When a person at the press conference today asked lawmakers Thursday why they didn’t object to Jiles appointment in 2022, they said they were unaware of the allegations against him until recently. It’s true that the new lawsuits alleging widespread sexual abuse at the Lord’s Ranch have only been filed in the last several months — but concerns about harsh treatment of children at the facility and other issues go back to the early ’90s. Sabin’s 2006 story in the Arkansas Times gives a history of the earliest allegations and the response from Suhl at the time:

Bud Suhl established the facility in the mid-1970s as a Christian school and rehabilitation center. (He told the Arkansas Democrat-Gazette in 1995 that “the Lord’s Ranch incorporates a ‘Bible orientation’ into its program.”) Eventually Suhl registered the Lord’s Ranch as a non-profit organization and applied for licensing. The operation grew slowly over the years, accepting in-state and out-of-state referrals, most notably from state agencies in Illinois.

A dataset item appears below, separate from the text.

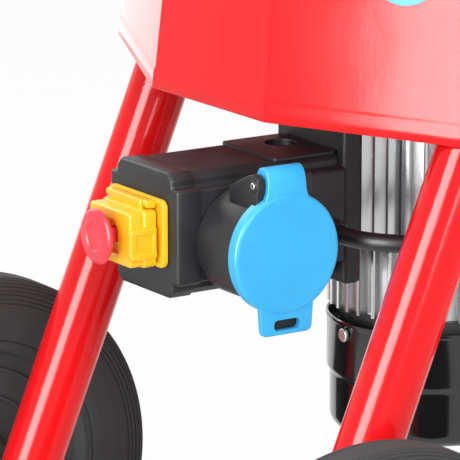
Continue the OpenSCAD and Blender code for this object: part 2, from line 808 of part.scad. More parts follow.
// Stepped sheet-steel cowl: a wide collar round the shield and a narrower cup round the fan.
module fan_cowl() {
    color([0.05, 0.05, 0.05]) difference() {
        rotate_extrude($fn = 96) polygon([[0, cowl_z], [cup_in - 6, cowl_z],
            [cup_in + cowl_sheet - 2, cowl_z + 2], [cup_in + cowl_sheet, cowl_z + 8],
            [cup_in + cowl_sheet, cup_z - 2], [motor_r, cup_z], [motor_r, cowl_top - 3],
            [motor_r + 1, cowl_top - 2], [motor_r + 1, cowl_top], [collar_in, cowl_top],
            [collar_in, cup_z + cowl_sheet], [cup_in, cup_z], [cup_in, cowl_z + 8],
            [cup_in - 7, cowl_z + cowl_sheet], [0, cowl_z + cowl_sheet]]);
        for (r = [20, 34, 48], i = [0:r / 2]) rotate([0, 0, i * 360 / (r / 2 + 1)])
            translate([r, 0, cowl_z - 1]) cylinder(r = 2.6, h = 6, $fn = 16);
        for (a = [30:120:270]) rotate([0, 0, a + 240]) translate([core_r - 8, 0, cowl_top - 8])
            rotate([0, 90, 0]) cylinder(r = 2.3, h = 20);
    }
}

module cowl_screws() {
    color("silver") for (a = [30:120:270]) rotate([0, 0, a + 240])
        translate([0, 0, cowl_top - 8]) rotate([0, 90, 0]) {
            translate([0, 0, core_r - 0.7]) cylinder(r = 2, h = motor_r - core_r + 2);
            translate([0, 0, motor_r + gap]) cylinder(r = 4.2, h = 2.4);
        }
}

module adapter_plate() {
    color([0.12, 0.12, 0.12]) translate([-box_w / 2 + 1, adapter_y, box_z - 44])
        cube([box_w - 2, adapter_t, 96]);
}

module capacitor_box() {
    z0 = cap_box_z;
    color([0.1, 0.1, 0.1]) difference() {
        translate([-cap_box_w / 2, cap_box_y, z0]) cube([cap_box_w, cap_box_t, cap_box_h]);
        translate([-cap_box_w / 2 + box_wall, cap_box_y + box_wall, z0 + box_wall])
            cube([cap_box_w - 2 * box_wall, cap_box_t - 2 * box_wall, cap_box_h - 2 * box_wall]);
        translate([20, lead_points[len(lead_points) - 1][1], lead_z]) rotate([0, 90, 0])
            cylinder(r = 6 + fit, h = 20);
    }
}

module capacitor() {
    color([0.85, 0.85, 0.85]) translate([-6, cap_box_y + cap_box_t / 2, cap_box_z + box_wall])
        cylinder(r = 16, h = cap_box_h - 14);
}

// ---- motor lead ----

// Tube swept along the lead's points, which all lie at one height.
module motor_lead() {
    sides = 12;
    p = lead_points;
    n = len(p);
    heading = [for (i = [0:n - 1]) unit(p[min(i + 1, n - 1)] - p[max(i - 1, 0)])];
    rings = [for (i = [0:n - 1], k = [0:sides - 1]) let (a = k * 360 / sides)
        [p[i][0] + lead_r * cos(a) * heading[i][1], p[i][1] - lead_r * cos(a) * heading[i][0],
            lead_z + lead_r * sin(a)]];
    color([0.05, 0.05, 0.05]) polyhedron(points = rings, faces = concat(
        [[for (k = [0:sides - 1]) k]], [[for (k = [sides - 1:-1:0]) (n - 1) * sides + k]],
        [for (i = [0:n - 2], k = [0:sides - 1]) [i * sides + k, (i + 1) * sides + k,
            (i + 1) * sides + (k + 1) % sides, i * sides + (k + 1) % sides]]), convexity = 6);
}

module lead_glands() {
    first = lead_points[0];
    last = lead_points[len(lead_points) - 1];
    color([0.08, 0.08, 0.08]) {
        translate([box_w / 2 + gap, first[1], lead_z]) rotate([0, 90, 0]) {
            cylinder(r = 9, h = first[0] - box_w / 2 - gap);
            translate([0, 0, -6]) cylinder(r = 6, h = 8);
        }
        translate([cap_box_w / 2 + gap, last[1], lead_z]) rotate([0, 90, 0]) {
            cylinder(r = 9, h = lead_gland_x - cap_box_w / 2 - gap);
            translate([0, 0, -6]) cylinder(r = 6, h = 8);
        }
    }
}

// ---- switch box ----

// Plus-shaped outline: full width in the middle, narrower and chamfered above and below.
module box_outline(d) {
    w = box_w / 2 - d;
    h = box_mid_h / 2 - d;
    s = box_shoulder;
    n = box_w / 2 - 7 - d;
    half = [[w, h - 2], [w - 2, h], [n + 2, h], [n, h + 2], [n, h + s - 3], [n - 3, h + s]];
    far = [for (i = [len(half) - 1:-1:0]) [-half[i][0], half[i][1]]];
    upper = concat(half, far);
    polygon(concat(upper, [for (i = [len(upper) - 1:-1:0]) [upper[i][0], -upper[i][1]]]));
}

module box_prism(d, y0, y1) {
    translate([0, y1, box_z]) rotate([90, 0, 0]) linear_extrude(y1 - y0) box_outline(d);
}

module switch_box_base() {
    color([0.13, 0.13, 0.14]) difference() {
        union() {
            box_prism(0, seam_y, box_back);
            translate([box_w / 2 - 1, lead_points[0][1], lead_z]) rotate([0, 90, 0]) cylinder(r = 8, h = 1);
        }
        box_prism(box_wall, seam_y - 1, box_back - box_wall);
        translate([20, lead_points[0][1], lead_z]) rotate([0, 90, 0]) cylinder(r = 6 + fit, h = 40);
    }
}

module switch_box_cover() {
    color([0.13, 0.13, 0.14]) difference() {
        union() {
            box_prism(0, box_y, seam_y - gap);
            translate([6, seam_y - 24, box_z + box_mid_h / 2 + box_shoulder - 1]) cube([16, 22, 6]);
        }
        box_prism(box_wall, box_y + box_wall, seam_y + 1);
        translate([4, inlet_y, box_z + box_mid_h / 2 + box_shoulder - 1]) cylinder(r = 9, h = 8);
        translate([0, inlet_y, inlet_z]) rotate([0, 90, 0]) cylinder(r = 21 + gap, h = 80);
        translate([plate_x - 22, box_y - 1, plate_z - 14]) cube([44, 10, 26]);
    }
}

module switch_block() {
    color([0.2, 0.2, 0.2]) difference() {
        translate([plate_x - 21.5, box_y + gap, plate_z - 13.5]) cube([43, 34, 25]);
        for (dx = [0, start_dx]) translate([plate_x + dx, box_y - 1, flap_z])
            y_rod(button_r + gap, 16);
    }
}

module switch_plate() {
    color("gold") difference() {
        union() {
            translate([plate_x - plate_w / 2, box_y - plate_thick, plate_z - plate_h / 2])
                cube([plate_w, plate_thick - gap, plate_h]);
            for (side = [-1, 1]) translate([plate_x + side * 20, 0, 0]) {
                translate([0, flap_pin_y, flap_pin_z]) x_rod(3, 5);
                translate([-2.5, flap_pin_y, flap_pin_z - 3])
                    cube([5, box_y - plate_thick + 1 - flap_pin_y, 6]);
            }
        }
        for (dx = [0, start_dx]) translate([plate_x + dx, box_y - 10, flap_z])
            y_rod(button_r + gap, 20);
        translate([plate_x, flap_pin_y, flap_pin_z]) x_rod(flap_pin_r + fit, 60);
    }
}

// Hinged yellow flap: a box open at the back, over both inner buttons.
module switch_flap() {
    y0 = flap_y;
    y1 = box_y - plate_thick - gap;
    color("gold") difference() {
        union() {
            translate([plate_x - flap_w / 2, y0, flap_z - flap_h / 2])
                cube([flap_w, y1 - y0, flap_h]);
            translate([plate_x, flap_pin_y, flap_pin_z]) x_rod(3, 33);
            translate([plate_x - 16.5, flap_pin_y - 2, flap_pin_z - 4]) cube([33, 4, 4]);
            translate([plate_x + flap_w / 2 - 1, y0 + 6, flap_z - 7]) cube([4, y1 - y0 - 6, 14]);
        }
        translate([plate_x - flap_w / 2 + flap_wall, y0 + flap_wall, flap_z - flap_h / 2 + flap_wall])
            cube([flap_w - 2 * flap_wall, 60, flap_h - 2 * flap_wall]);
        translate([plate_x, y0 - 1, flap_z]) y_rod(stem_r + 0.4, 5);
        translate([plate_x, flap_pin_y, flap_pin_z]) x_rod(flap_pin_r, 60);
    }
    color("silver") translate([plate_x, flap_pin_y, flap_pin_z]) x_rod(flap_pin_r, 46);
}

module stop_button() {
    color([0.85, 0.1, 0.12]) translate([plate_x, head_y, flap_z]) {
        rotate([-90, 0, 0]) rotate_extrude($fn = 72) polygon([[0, 1.2], [9, 0.9], [11, 0],
            [stop_r - 3, 0.4], [stop_r - 0.8, 1.8], [stop_r, 3.5], [stop_r - 1.2, stop_h - 0.8],
            [stop_r - 4, stop_h], [0, stop_h]]);
        y_rod(stem_r, box_y - plate_thick - button_out - gap - head_y);
    }
}

module plunger(dx, shade) {
    color(shade) translate([plate_x + dx, box_y - plate_thick - button_out, flap_z])
        y_rod(button_r, button_out + plate_thick + 9);
}

module stop_plunger() { plunger(0, "firebrick"); }
module start_plunger() { plunger(start_dx, "green"); }

// ---- power inlet ----

module power_inlet() {
    depth = inlet_x - box_w / 2;
    color([0.1, 0.1, 0.1]) difference() {
        union() {
            translate([box_w / 2 + gap, inlet_y, inlet_z]) rotate([0, 90, 0]) {
                cylinder(r = inlet_r, h = depth - gap);
                translate([0, 0, -12]) cylinder(r = 21, h = 14);
            }
            for (y = [-hinge_w / 2, hinge_w / 2 - lug_t]) translate([0, inlet_y + y, 0]) hinge_lug();
        }
        translate([box_w / 2 + 14, inlet_y, inlet_z]) rotate([0, 90, 0])
            cylinder(r = inlet_r - inlet_wall, h = depth);
        translate([hinge_x, inlet_y - 40, hinge_z]) y_rod(hinge_pin_r + fit, 80);
    }
    color([0.8, 0.7, 0.3]) for (i = [0:contact_count - 1]) rotate_contact(i)
        rotate([0, 90, 0]) cylinder(r = 2.5, h = 26);
}

// Slanted lug that rises from the top of the inlet's body to the lid's hinge.
module hinge_lug() {
    foot_z = inlet_z + inlet_r - 7;
    translate([hinge_x, 0, hinge_z]) y_rod(hinge_r, lug_t);
    translate([0, lug_t, 0]) rotate([90, 0, 0]) linear_extrude(lug_t)
        polygon([[hinge_x - lug_back, foot_z], [hinge_x + 1.5, foot_z], [hinge_x + 1.5, hinge_z],
            [hinge_x - 2.9, hinge_z + 3.3], [hinge_x - lug_back, foot_z + 6]]);
}

module rotate_contact(i) {
    a = 90 + i * 360 / contact_count;
    translate([box_w / 2 + 13, inlet_y + 17 * cos(a), inlet_z + 17 * sin(a)]) children();
}

// Spring lid: dished disc with a bevelled rim, a hinge tab on top and a slotted pull tab below.
module inlet_lid() {
    tab_w = 38;
    tab_end_w = 33;
    tab_out = 12;
    slot_w = 18;
    slot_h = 6;
    strap_w = hinge_w - 2 * lug_t - 2;
    x0 = inlet_x + gap;
    y0 = inlet_y - strap_w / 2;
    color([0.25, 0.68, 0.9]) difference() {
        union() {
            translate([x0 - lid_skirt, inlet_y, inlet_z]) rotate([0, 90, 0])
                rotate_extrude($fn = 96) polygon([[0, lid_skirt], [inlet_r + 1, lid_skirt],
                    [inlet_r + 1, 0], [lid_r, 0], [lid_r, lid_skirt + 2],
                    [lid_r - 3, lid_skirt + 5], [0, lid_skirt + 4]]);
            translate([x0, y0, inlet_z + 20]) cube([3, strap_w, hinge_z - inlet_z - 20]);
            translate([hinge_x, y0, hinge_z]) y_rod(hinge_r, strap_w);
            translate([hinge_x, y0, hinge_z]) cube([x0 + 3 - hinge_x, strap_w, hinge_r]);
            translate([x0, inlet_y, inlet_z - lid_r]) rotate([90, 0, 90]) linear_extrude(3)
                polygon([[-tab_w / 2, 8], [-tab_end_w / 2, -tab_out], [tab_end_w / 2, -tab_out],
                    [tab_w / 2, 8]]);
        }
        translate([x0 - 1, inlet_y - slot_w / 2, inlet_z - lid_r - slot_h - 3])
            cube([6, slot_w, slot_h]);
        translate([x0 - 20, inlet_y - hinge_w / 2 - 3, inlet_z]) cube([20, hinge_w + 6, lid_r]);
        translate([hinge_x, inlet_y - 40, hinge_z]) y_rod(hinge_pin_r, 80);
    }
    color("silver") translate([hinge_x, inlet_y - hinge_w / 2 - 1, hinge_z])
        y_rod(hinge_pin_r, hinge_w + 2);
}

wheel_leg_left();
wheel_leg_right();
foot_leg_left();
foot_leg_right();
foot_cross_tube();
leg_plugs();
rubber_feet();
transport_handle();
handle_grip();
axle();
axle_spacers();
axle_washers();
axle_cap_nuts();
tyre_left();
tyre_right();
wheel_rim_left();
wheel_rim_right();
deck();
leg_bolts();
blade_housing();
housing_bolts();
counter_blade();
discharge_chute();
chute_flap();
chute_flap_pin();
feed_hopper();
hopper_hinge();
hopper_hinge_pin();
knob_left();
knob_right();
blade_disc();
blades();
blade_bolts();
disc_retainer();
motor_flange();
flange_bolts();
motor_barrel();
stator();
rotor_core();
motor_shaft();
motor_bearings();
lower_shield();
cooling_fan();
fan_cowl();
cowl_screws();
adapter_plate();
capacitor_box();
capacitor();
motor_lead();
lead_glands();
switch_box_base();
switch_box_cover();
switch_block();
switch_plate();
switch_flap();
stop_button();
stop_plunger();
start_plunger();
power_inlet();
inlet_lid();
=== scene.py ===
"""Wheeled electric garden shredder: the visual model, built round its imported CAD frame.

+Z is up, X runs along the wheel axle, and the switch and the wheels are on the -Y side. Sizes in the
classes are millimetres; meshes are metres. Places come from the CAD nodes' boxes.
"""

import json
import logging
import math
from collections.abc import Callable
from dataclasses import dataclass, field
from enum import Enum

import bmesh
import bpy
import numpy as np
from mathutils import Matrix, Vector


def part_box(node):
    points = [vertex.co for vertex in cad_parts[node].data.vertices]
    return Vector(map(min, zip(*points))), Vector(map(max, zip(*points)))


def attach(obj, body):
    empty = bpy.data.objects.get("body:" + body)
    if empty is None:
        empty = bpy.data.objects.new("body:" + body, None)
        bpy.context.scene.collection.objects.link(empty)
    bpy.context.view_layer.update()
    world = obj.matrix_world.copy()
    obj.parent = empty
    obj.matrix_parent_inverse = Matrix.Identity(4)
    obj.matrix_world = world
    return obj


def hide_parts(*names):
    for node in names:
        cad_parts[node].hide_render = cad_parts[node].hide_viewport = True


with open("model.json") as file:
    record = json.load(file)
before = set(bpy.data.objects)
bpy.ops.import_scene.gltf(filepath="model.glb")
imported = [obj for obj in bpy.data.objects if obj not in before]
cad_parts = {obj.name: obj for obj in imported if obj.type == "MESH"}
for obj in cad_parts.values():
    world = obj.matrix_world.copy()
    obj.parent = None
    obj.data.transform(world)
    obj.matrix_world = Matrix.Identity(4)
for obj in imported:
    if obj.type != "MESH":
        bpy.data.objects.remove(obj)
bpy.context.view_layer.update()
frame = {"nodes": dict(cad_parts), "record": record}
SLOTS: dict[str, str] = {row["node"]: row["material_slot"] for row in frame["record"]["subparts"]}
BODIES: dict[str, str] = {node: body for body, nodes in frame["record"]["behaviour"]["bodies"].items()
                          for node in nodes}
LOG = logging.getLogger("shredder")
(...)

Then, in March 1990, the Arkansas Child Care Facilities Board voted to revoke the Lord’s Ranch license on the basis of 16 alleged violations, including the improper use of restraints on children and the falsification of records. Two months later, the board reversed its decision and gave the Lord’s Ranch an expanded provisional six-month license after it hired a retired state social worker as its social services director.

Less than four years later, the relationship between the Lord’s Ranch and the state deteriorated further, when in January 1994 the facility blocked inspectors from interviewing children in an abuse investigation. A report about the incident mentioned that Ted Suhl purchased two AR-15 assault rifles, two shotguns and several handguns on the same day the inspectors were barred from carrying out their duties.

Even after the Lord’s Ranch pledged to cooperate with inspections and restrict firearms on its property, the state cited further compliance violations in 1996.

But then something changed: Huckabee became governor in July 1996 when Gov. Jim Guy Tucker resigned the office.